E na elaboração desse plano Alexandre encontra muitas perguntas sem resposta. “Pergunto como é que isso pode acontecer, porque 700 quilómetros de estrada para chegar a um ponto de reunião e depois enfrentar uma fila de 10 quilómetros para passar a fronteira com temperaturas muito perto do zero durante a noite é uma situação que eu não consigo arriscar e [não posso] pôr a minha família em risco de ficar pelo caminho”, diz.
Assim, para já a decisão é: “sem ter um plano viável bem desenhado, eu tenho de me adaptar à situação e tentar ficar onde estou”.
Alexandre Pinto está em contacto com a embaixada portuguesa, mas nem assim sente que estejam reunidas as condições para sair, pois sente que “falta apoio incondicional”.
“Da embaixada precisamos de respostas mais claras.

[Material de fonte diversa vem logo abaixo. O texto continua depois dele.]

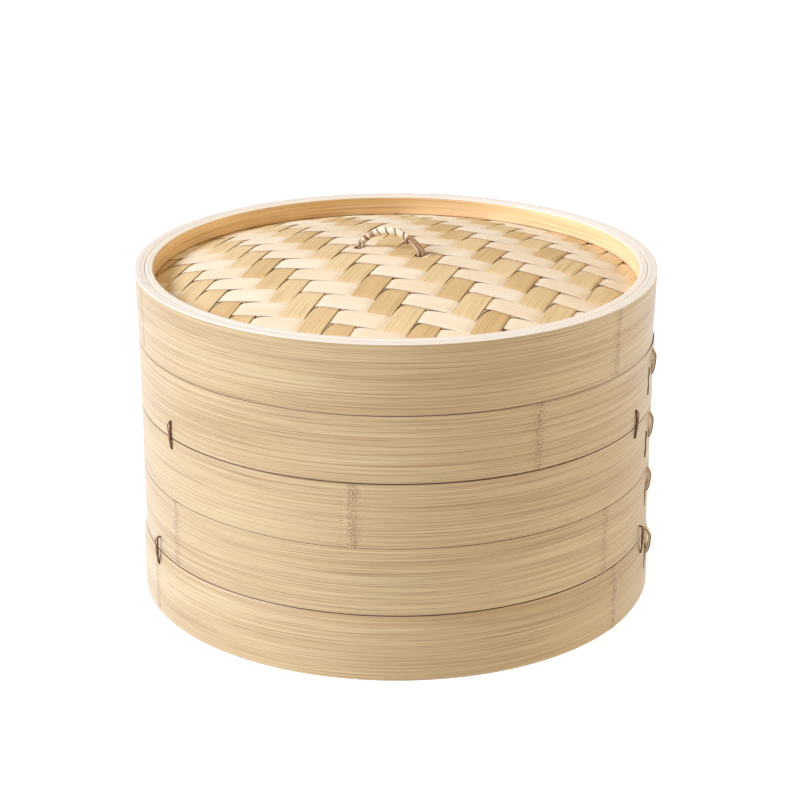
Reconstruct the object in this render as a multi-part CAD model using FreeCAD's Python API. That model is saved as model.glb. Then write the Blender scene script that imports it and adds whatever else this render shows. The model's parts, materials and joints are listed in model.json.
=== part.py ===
"""Two-tier bamboo steamer basket with a woven lid.

Millimetres and degrees. Z is up, the origin is the centre of the rim that the basket stands on,
and -Y is the front. Angles about Z are counted from the front, positive towards +X.
"""
import FreeCAD, Part
import math
import os

# Overall sizes
BAND_RADIUS = 127.0            # outside of every outer band
BAND_THICKNESS = 4.0           # outer band, a strip wound twice
WALL_THICKNESS = 3.7           # inner hoops
WALL_GAP = 0.1                 # between an inner hoop and the band around it
BAND_JOINT = 0.3               # between the two bands of one tier
EDGE_ROUND = 0.8               # rounded outer edges of the bands
LOWER_TIER_HEIGHT = 66.4
UPPER_TIER_HEIGHT = 64.5
LID_HEIGHT = 34.1
LID_FLARE = 0.9                # how much wider the lid is at its rim than at its joint
FOOT_EXTRA = 1.2               # by which the lowest band stands out from the others

# How the tiers and the lid stack
SPIGOT_HEIGHT = 8.5            # of each tier's wall above its upper band
SPIGOT_CLEARANCE = 0.5         # taken off the spigot's outer radius
SKIRT_DEPTH = 10.5             # free depth under each tier and the lid
SKIRT_RELIEF = 0.2             # added to the inner radius of that depth

# Floor of a tier, heights above the tier's lower edge
LOWER_BAND_SHARE = 0.493       # of the tier's height
LEDGE_TOP = 17.5               # top of the support ring and of the crossbars
LEDGE_THICKNESS = 5.9
CROSSBAR_WIDTH = 14.0
CROSSBAR_HEIGHT = 8.0
TENON_HEIGHT = 4.5             # of a crossbar's ends, which sit in notches in the support ring
FIT_GAP = 0.1                  # each side of a loose fit between fixed pieces
SLAT_COUNT = 11
SLAT_PITCH = 21.6
SLAT_WIDTH = 18.0
SLAT_THICKNESS = 3.0
FLOOR_RADIUS = 122.4           # ends of the slats and the crossbars
PIN_RADIUS = 1.1
PIN_LENGTH = 8.5
PIN_GAP = 0.03                 # around a pin in its hole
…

Recebemos um e-mail a indicar pontos de encontro, mas precisamos de entender o que são esses pontos de encontro. Um é uma fábrica que faz equipamentos cirúrgicos e o outro uma espécie de estalagem. Chegamos lá e então, o que se passa depois? Quem é que vai pagar a conta? Vamos lá ficar quanto tempo? Como é que a gente vai ser transportada para a fronteira? Vamos ficar em 10 km de fila à espera? Temos um avião programado na Polónia que nos leve para casa?”. Alexandre Pinto acumula perguntas que considera “legitimas” e que, defender, “têm que ser respondidas para que a gente possa equacionar tomar uma decisão”.
O empresário partilha o sentimento geral na Ucrânia de que o país está sozinho e adianta que é preciso firmeza nas sanções para que a população e tropas russas percebam o que se passa.
Alexandre Pinto diz que não há força para se avançar com um bloqueio Swift à Rùssia, ou seja, retirar o país de Putin da sociedade, com sede na Bélgica, que atua como uma espécie de fundação para o sistema bancário internacional, ligando cerca de 11 mil bancos, firmas e empresas em 200 países.
“Só mesmo se fossem feitas efetivas sanções à Rússia para que o povo russo perceba o que se está a passar, porque existe muita contrainformação do lado de lá e o povo não sabe bem o que se está a passar e só quando sentirem na pele aí podem começar a revoltar-se”, argumenta. Alexandre Pinto diz que “há muitos militares na Rússia que são contra isto, que já começaram a falar que não querem ver a Europa contra a Rússia”, mas, diz, “Putin percebe que a Europa está dividida por muitos interesses, ninguém tem a força anímica de fazer um bloqueio Swift”.
“Há muito dinheiro da Rússia para pagar à Europa, portanto, os interesses são bastante grandes e quem paga? Paga sempre o mexilhão, como a gente diz em Portugal, e a Ucrânia neste aspeto é o elo mais fraco”, afirma.
Olhando para a atual situação militar, Alexandre Pinto antevê que no espaço de dois ou três dias as tropas russas devem dominar a capital Kiev, mostrando-se chocado com o que vê.
“Como é que se explica que tenhamos helicópteros de combate russos a sobrevoar a 30 quilómetros de Kiev? Esta noite caíram misseis quase no centro da cidade… São sete quilómetros em linha reta de onde as bombas caíram em zonas residenciais, prédios”, lamenta.
Alexandre Pinto diz que “este é um plano que se previa podia acontecer que é fechar a zona sul da Ucrânia para o mar. É um estrangulamento que está a acontecer”.
“Aqui perto de mim em Carcóvia, estou a 130 quilómetros, os tanques estão lá. As pessoas passaram a noite nos metros. Eles estão a fazer um círculo cada vez mais fechado para chegar a Kiev e muito honestamente e, com muita tristeza, digo que isso pode acontecer dentro do espaço de dois ou três dias”, remata.